● Task instructions: Give back the full material, exactly as it reads.

● Data:
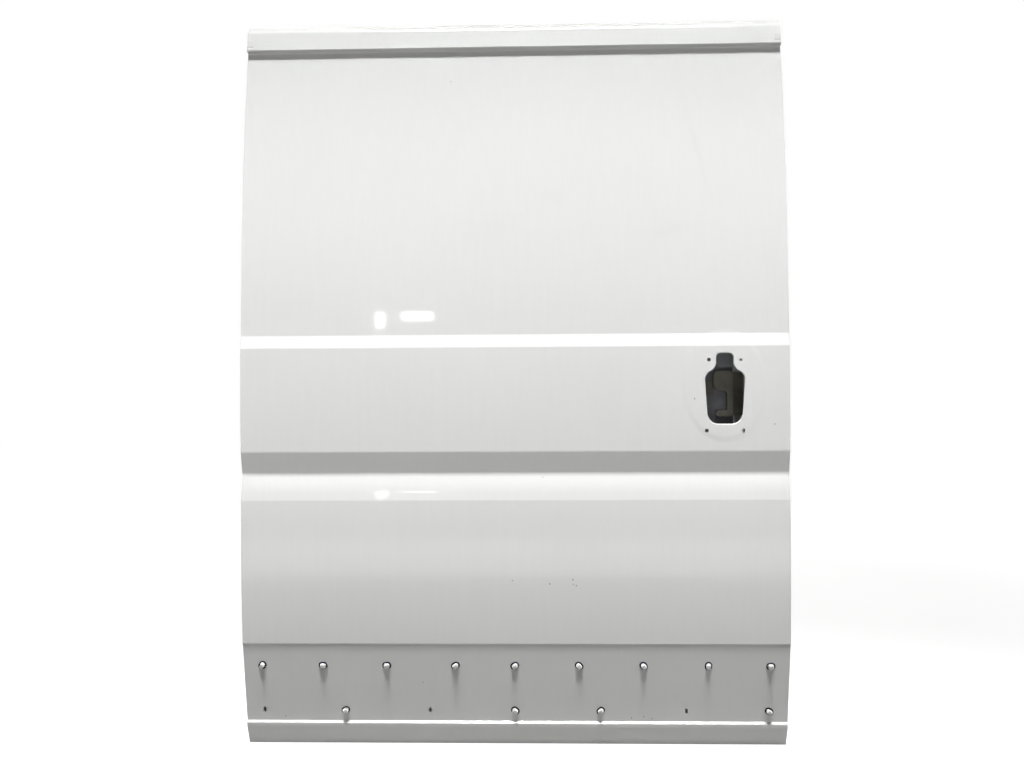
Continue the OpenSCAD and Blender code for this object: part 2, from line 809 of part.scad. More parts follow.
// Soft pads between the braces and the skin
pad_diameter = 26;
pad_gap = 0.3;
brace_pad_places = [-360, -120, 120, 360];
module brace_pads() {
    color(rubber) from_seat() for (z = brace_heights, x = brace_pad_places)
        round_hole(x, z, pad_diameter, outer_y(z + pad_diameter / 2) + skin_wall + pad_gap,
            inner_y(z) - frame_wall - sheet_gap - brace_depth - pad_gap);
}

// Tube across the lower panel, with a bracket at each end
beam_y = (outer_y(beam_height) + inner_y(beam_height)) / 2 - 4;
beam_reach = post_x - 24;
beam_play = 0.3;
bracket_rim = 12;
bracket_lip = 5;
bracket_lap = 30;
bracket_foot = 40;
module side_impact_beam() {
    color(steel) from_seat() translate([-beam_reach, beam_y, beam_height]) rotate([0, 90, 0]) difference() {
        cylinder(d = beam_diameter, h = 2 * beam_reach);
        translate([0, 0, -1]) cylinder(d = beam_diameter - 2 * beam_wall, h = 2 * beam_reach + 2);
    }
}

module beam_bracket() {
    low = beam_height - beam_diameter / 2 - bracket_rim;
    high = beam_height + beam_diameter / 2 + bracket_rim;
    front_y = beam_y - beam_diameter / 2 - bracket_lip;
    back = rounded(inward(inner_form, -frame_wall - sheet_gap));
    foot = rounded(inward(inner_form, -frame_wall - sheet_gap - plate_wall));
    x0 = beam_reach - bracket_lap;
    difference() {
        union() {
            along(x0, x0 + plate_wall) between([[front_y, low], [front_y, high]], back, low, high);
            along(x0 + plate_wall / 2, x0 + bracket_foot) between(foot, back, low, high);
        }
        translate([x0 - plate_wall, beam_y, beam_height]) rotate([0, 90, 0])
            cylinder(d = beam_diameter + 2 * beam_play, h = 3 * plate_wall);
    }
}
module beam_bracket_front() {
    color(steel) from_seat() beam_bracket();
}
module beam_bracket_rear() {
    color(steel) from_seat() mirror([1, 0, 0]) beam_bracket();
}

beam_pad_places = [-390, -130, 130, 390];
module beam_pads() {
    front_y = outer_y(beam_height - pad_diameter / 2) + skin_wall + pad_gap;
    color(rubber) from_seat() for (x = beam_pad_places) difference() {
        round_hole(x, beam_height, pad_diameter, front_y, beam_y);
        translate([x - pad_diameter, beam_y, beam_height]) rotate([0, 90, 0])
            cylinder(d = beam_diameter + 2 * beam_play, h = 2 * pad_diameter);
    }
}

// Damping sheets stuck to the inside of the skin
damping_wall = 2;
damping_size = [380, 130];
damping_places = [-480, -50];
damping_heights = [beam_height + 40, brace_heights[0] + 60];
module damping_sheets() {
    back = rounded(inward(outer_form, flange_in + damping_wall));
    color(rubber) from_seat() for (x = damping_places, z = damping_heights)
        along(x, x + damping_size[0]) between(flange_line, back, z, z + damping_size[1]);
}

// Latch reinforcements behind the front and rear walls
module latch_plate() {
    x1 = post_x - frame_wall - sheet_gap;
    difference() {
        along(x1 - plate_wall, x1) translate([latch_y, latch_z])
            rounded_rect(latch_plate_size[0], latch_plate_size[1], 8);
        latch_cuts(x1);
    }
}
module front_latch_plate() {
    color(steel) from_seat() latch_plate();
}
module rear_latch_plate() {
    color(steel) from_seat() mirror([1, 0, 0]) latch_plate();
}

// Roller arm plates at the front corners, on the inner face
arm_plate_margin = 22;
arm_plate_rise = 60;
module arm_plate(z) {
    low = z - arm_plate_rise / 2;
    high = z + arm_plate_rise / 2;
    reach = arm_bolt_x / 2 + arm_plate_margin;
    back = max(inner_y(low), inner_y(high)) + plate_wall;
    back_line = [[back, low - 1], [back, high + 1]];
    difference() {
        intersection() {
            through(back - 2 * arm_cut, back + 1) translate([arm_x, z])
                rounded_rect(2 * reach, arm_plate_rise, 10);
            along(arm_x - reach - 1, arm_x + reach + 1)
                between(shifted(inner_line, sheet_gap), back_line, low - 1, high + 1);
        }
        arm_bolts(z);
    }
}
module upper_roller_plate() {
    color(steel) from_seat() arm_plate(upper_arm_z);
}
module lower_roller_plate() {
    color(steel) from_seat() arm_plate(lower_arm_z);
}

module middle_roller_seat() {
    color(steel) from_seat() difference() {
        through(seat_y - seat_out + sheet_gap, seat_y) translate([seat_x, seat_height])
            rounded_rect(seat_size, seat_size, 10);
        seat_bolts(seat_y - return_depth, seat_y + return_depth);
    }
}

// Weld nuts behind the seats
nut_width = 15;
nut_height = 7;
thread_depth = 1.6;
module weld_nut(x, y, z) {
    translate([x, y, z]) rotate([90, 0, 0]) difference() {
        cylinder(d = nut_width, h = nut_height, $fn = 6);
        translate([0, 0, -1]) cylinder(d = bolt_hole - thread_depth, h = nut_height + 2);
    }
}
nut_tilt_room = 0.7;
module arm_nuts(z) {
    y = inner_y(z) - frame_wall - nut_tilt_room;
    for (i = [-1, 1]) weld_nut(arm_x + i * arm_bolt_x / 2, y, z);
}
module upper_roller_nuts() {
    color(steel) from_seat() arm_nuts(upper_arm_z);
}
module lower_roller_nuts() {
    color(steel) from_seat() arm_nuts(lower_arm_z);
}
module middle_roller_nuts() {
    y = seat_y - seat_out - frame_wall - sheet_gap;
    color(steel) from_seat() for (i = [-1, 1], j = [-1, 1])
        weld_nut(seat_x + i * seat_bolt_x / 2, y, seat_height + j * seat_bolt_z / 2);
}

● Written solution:
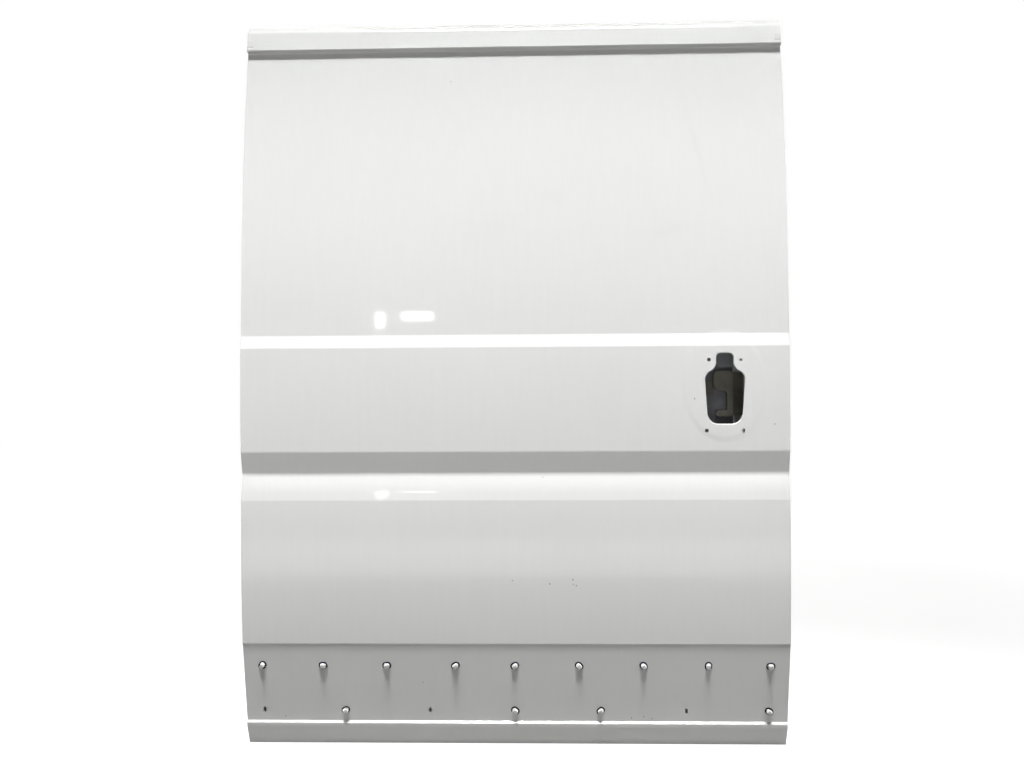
Continue the OpenSCAD and Blender code for this object: part 2, from line 809 of part.scad. More parts follow.
// Soft pads between the braces and the skin
pad_diameter = 26;
pad_gap = 0.3;
brace_pad_places = [-360, -120, 120, 360];
module brace_pads() {
    color(rubber) from_seat() for (z = brace_heights, x = brace_pad_places)
        round_hole(x, z, pad_diameter, outer_y(z + pad_diameter / 2) + skin_wall + pad_gap,
            inner_y(z) - frame_wall - sheet_gap - brace_depth - pad_gap);
}

// Tube across the lower panel, with a bracket at each end
beam_y = (outer_y(beam_height) + inner_y(beam_height)) / 2 - 4;
beam_reach = post_x - 24;
beam_play = 0.3;
bracket_rim = 12;
bracket_lip = 5;
bracket_lap = 30;
bracket_foot = 40;
module side_impact_beam() {
    color(steel) from_seat() translate([-beam_reach, beam_y, beam_height]) rotate([0, 90, 0]) difference() {
        cylinder(d = beam_diameter, h = 2 * beam_reach);
        translate([0, 0, -1]) cylinder(d = beam_diameter - 2 * beam_wall, h = 2 * beam_reach + 2);
    }
}

module beam_bracket() {
    low = beam_height - beam_diameter / 2 - bracket_rim;
    high = beam_height + beam_diameter / 2 + bracket_rim;
    front_y = beam_y - beam_diameter / 2 - bracket_lip;
    back = rounded(inward(inner_form, -frame_wall - sheet_gap));
    foot = rounded(inward(inner_form, -frame_wall - sheet_gap - plate_wall));
    x0 = beam_reach - bracket_lap;
    difference() {
        union() {
            along(x0, x0 + plate_wall) between([[front_y, low], [front_y, high]], back, low, high);
            along(x0 + plate_wall / 2, x0 + bracket_foot) between(foot, back, low, high);
        }
        translate([x0 - plate_wall, beam_y, beam_height]) rotate([0, 90, 0])
            cylinder(d = beam_diameter + 2 * beam_play, h = 3 * plate_wall);
    }
}
module beam_bracket_front() {
    color(steel) from_seat() beam_bracket();
}
module beam_bracket_rear() {
    color(steel) from_seat() mirror([1, 0, 0]) beam_bracket();
}

beam_pad_places = [-390, -130, 130, 390];
module beam_pads() {
    front_y = outer_y(beam_height - pad_diameter / 2) + skin_wall + pad_gap;
    color(rubber) from_seat() for (x = beam_pad_places) difference() {
        round_hole(x, beam_height, pad_diameter, front_y, beam_y);
        translate([x - pad_diameter, beam_y, beam_height]) rotate([0, 90, 0])
            cylinder(d = beam_diameter + 2 * beam_play, h = 2 * pad_diameter);
    }
}

// Damping sheets stuck to the inside of the skin
damping_wall = 2;
damping_size = [380, 130];
damping_places = [-480, -50];
damping_heights = [beam_height + 40, brace_heights[0] + 60];
module damping_sheets() {
    back = rounded(inward(outer_form, flange_in + damping_wall));
    color(rubber) from_seat() for (x = damping_places, z = damping_heights)
        along(x, x + damping_size[0]) between(flange_line, back, z, z + damping_size[1]);
}

// Latch reinforcements behind the front and rear walls
module latch_plate() {
    x1 = post_x - frame_wall - sheet_gap;
    difference() {
        along(x1 - plate_wall, x1) translate([latch_y, latch_z])
            rounded_rect(latch_plate_size[0], latch_plate_size[1], 8);
        latch_cuts(x1);
    }
}
module front_latch_plate() {
    color(steel) from_seat() latch_plate();
}
module rear_latch_plate() {
    color(steel) from_seat() mirror([1, 0, 0]) latch_plate();
}

// Roller arm plates at the front corners, on the inner face
arm_plate_margin = 22;
arm_plate_rise = 60;
module arm_plate(z) {
    low = z - arm_plate_rise / 2;
    high = z + arm_plate_rise / 2;
    reach = arm_bolt_x / 2 + arm_plate_margin;
    back = max(inner_y(low), inner_y(high)) + plate_wall;
    back_line = [[back, low - 1], [back, high + 1]];
    difference() {
        intersection() {
            through(back - 2 * arm_cut, back + 1) translate([arm_x, z])
                rounded_rect(2 * reach, arm_plate_rise, 10);
            along(arm_x - reach - 1, arm_x + reach + 1)
                between(shifted(inner_line, sheet_gap), back_line, low - 1, high + 1);
        }
        arm_bolts(z);
    }
}
module upper_roller_plate() {
    color(steel) from_seat() arm_plate(upper_arm_z);
}
module lower_roller_plate() {
    color(steel) from_seat() arm_plate(lower_arm_z);
}

module middle_roller_seat() {
    color(steel) from_seat() difference() {
        through(seat_y - seat_out + sheet_gap, seat_y) translate([seat_x, seat_height])
            rounded_rect(seat_size, seat_size, 10);
        seat_bolts(seat_y - return_depth, seat_y + return_depth);
    }
}

// Weld nuts behind the seats
nut_width = 15;
nut_height = 7;
thread_depth = 1.6;
module weld_nut(x, y, z) {
    translate([x, y, z]) rotate([90, 0, 0]) difference() {
        cylinder(d = nut_width, h = nut_height, $fn = 6);
        translate([0, 0, -1]) cylinder(d = bolt_hole - thread_depth, h = nut_height + 2);
    }
}
nut_tilt_room = 0.7;
module arm_nuts(z) {
    y = inner_y(z) - frame_wall - nut_tilt_room;
    for (i = [-1, 1]) weld_nut(arm_x + i * arm_bolt_x / 2, y, z);
}
module upper_roller_nuts() {
    color(steel) from_seat() arm_nuts(upper_arm_z);
}
module lower_roller_nuts() {
    color(steel) from_seat() arm_nuts(lower_arm_z);
}
module middle_roller_nuts() {
    y = seat_y - seat_out - frame_wall - sheet_gap;
    color(steel) from_seat() for (i = [-1, 1], j = [-1, 1])
        weld_nut(seat_x + i * seat_bolt_x / 2, y, seat_height + j * seat_bolt_z / 2);
}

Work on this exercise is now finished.